On appelle nations sujettes ou tolérées celles qui ne font point partie de l’union de Torda. Elles n’ont aucun droit politique, ni civil ; elles ne peuvent ni élire leurs magistrats, ni remplir des emplois publics. Ce n’est pas assez, car telle était autrefois la loi commune pour les étrangers : elles sont réduites à l’état de servage, cultivent les champs de leurs maîtres, ou exercent les métiers infimes qu’on laisse à leur industrie.

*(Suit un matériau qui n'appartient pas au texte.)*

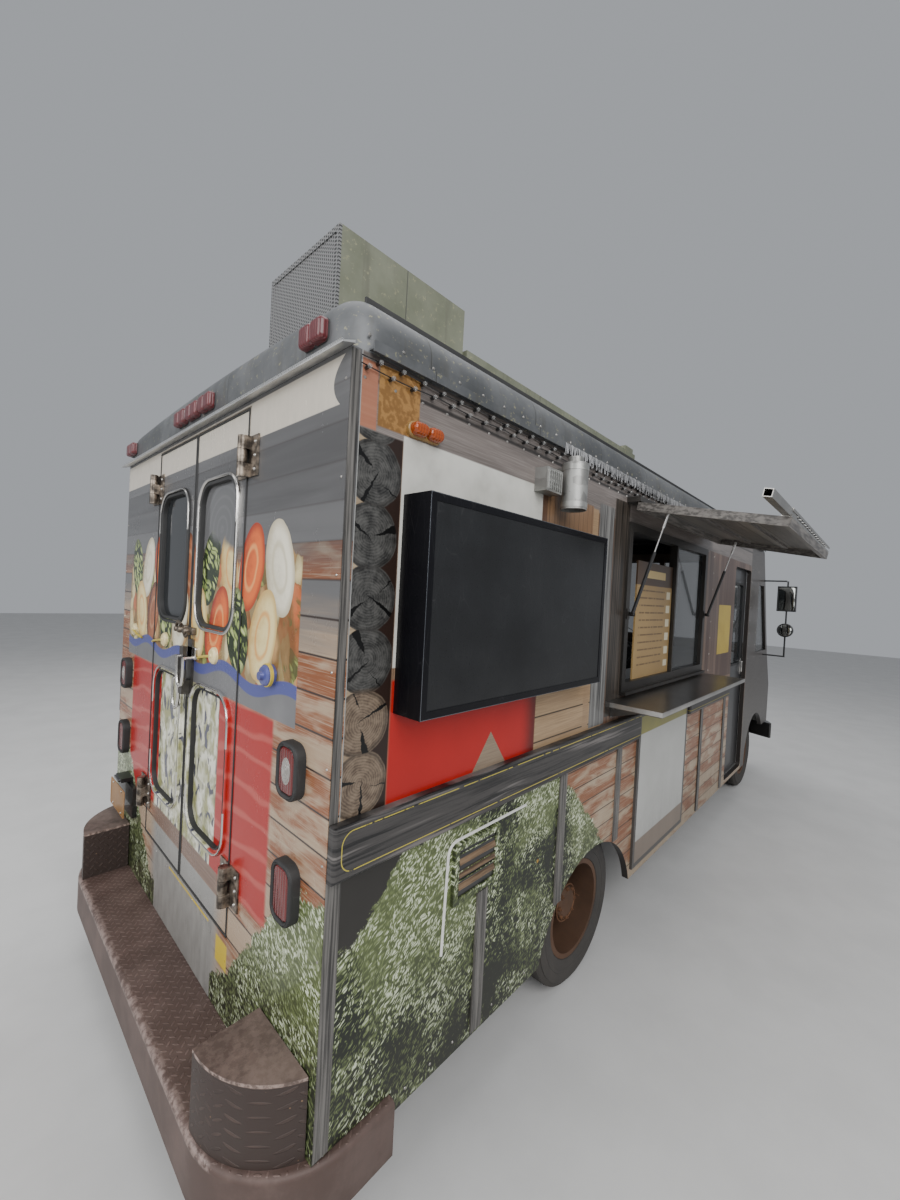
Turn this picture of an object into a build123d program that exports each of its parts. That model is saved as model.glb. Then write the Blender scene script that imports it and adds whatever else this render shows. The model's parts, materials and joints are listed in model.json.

La plus importante de ces nations esclaves est la nation des Valaques ; elle forme seule plus de la moitié de la population de toute la principauté. Étrange dérision de la fortune ! ces serfs valaques[1] ou roumans descendent des légions romaines que Trajan conduisit à la conquête de la Dacie ; c’est de leurs pères que le poète disait

Tu regere imperio populos, Romane, memento.


Ils en ont conservé encore les traits, la taille majestueuse ; de vagues souvenirs de grandeur passée les laissent esclaves sans abaissement ; leur langue est un patois confus, où, au milieu de mots slaves, hongrois, italiens, éclatent tout à coup des paroles harmonieuses dont l’origine latine n’est pas équivoque. C’est surtout dans ces solennelles cérémonies, qui, ne se renouvelant qu’une fois pour chaque génération, sont moins sujettes aux révolutions du temps, la naissance, le mariage, la mort, que l’origine romaine des Valaques se manifeste avec les caractères de l’évidence. Quand passe une noce valaque, les instrumens de musique en tête du cortège ; quand la jeune fille, Flora ou Doina, conduite par ses compagnes, est reçue sur le seuil de sa nouvelle maison par les jeunes compagnons de l’époux qui lui présentent du miel et un gâteau de froment, vous croyez voir un bas-relief de Pompéia, ou entendre résonner dans l’écho lointain l’épithalame de Catulle.

Les Valaques n’ont point de territoire particulier ; ils sont dispersés sur les terres ou réunis dans des villages qui appartiennent aux seigneurs. La législation est sévère pour eux, et cette sévérité paraît assez justifiée ; les Valaques n’ont pas seulement avec les anciens Romains ces ressemblances poétiques que nous signalions tout à l’heure ; comme les compagnons de Romulus, ils se jettent souvent sur les bestiaux des bourgades voisines, ou dérobent les chevaux qu’on laisse paître devant les maisons. Les plus honnêtes ne se font pas scrupule d’user au moins de représailles. Dans chaque troupeau, il y a une population flottante

  1. Le nom de Valaques paraît venir du slave Wlach, qui veut dire italien.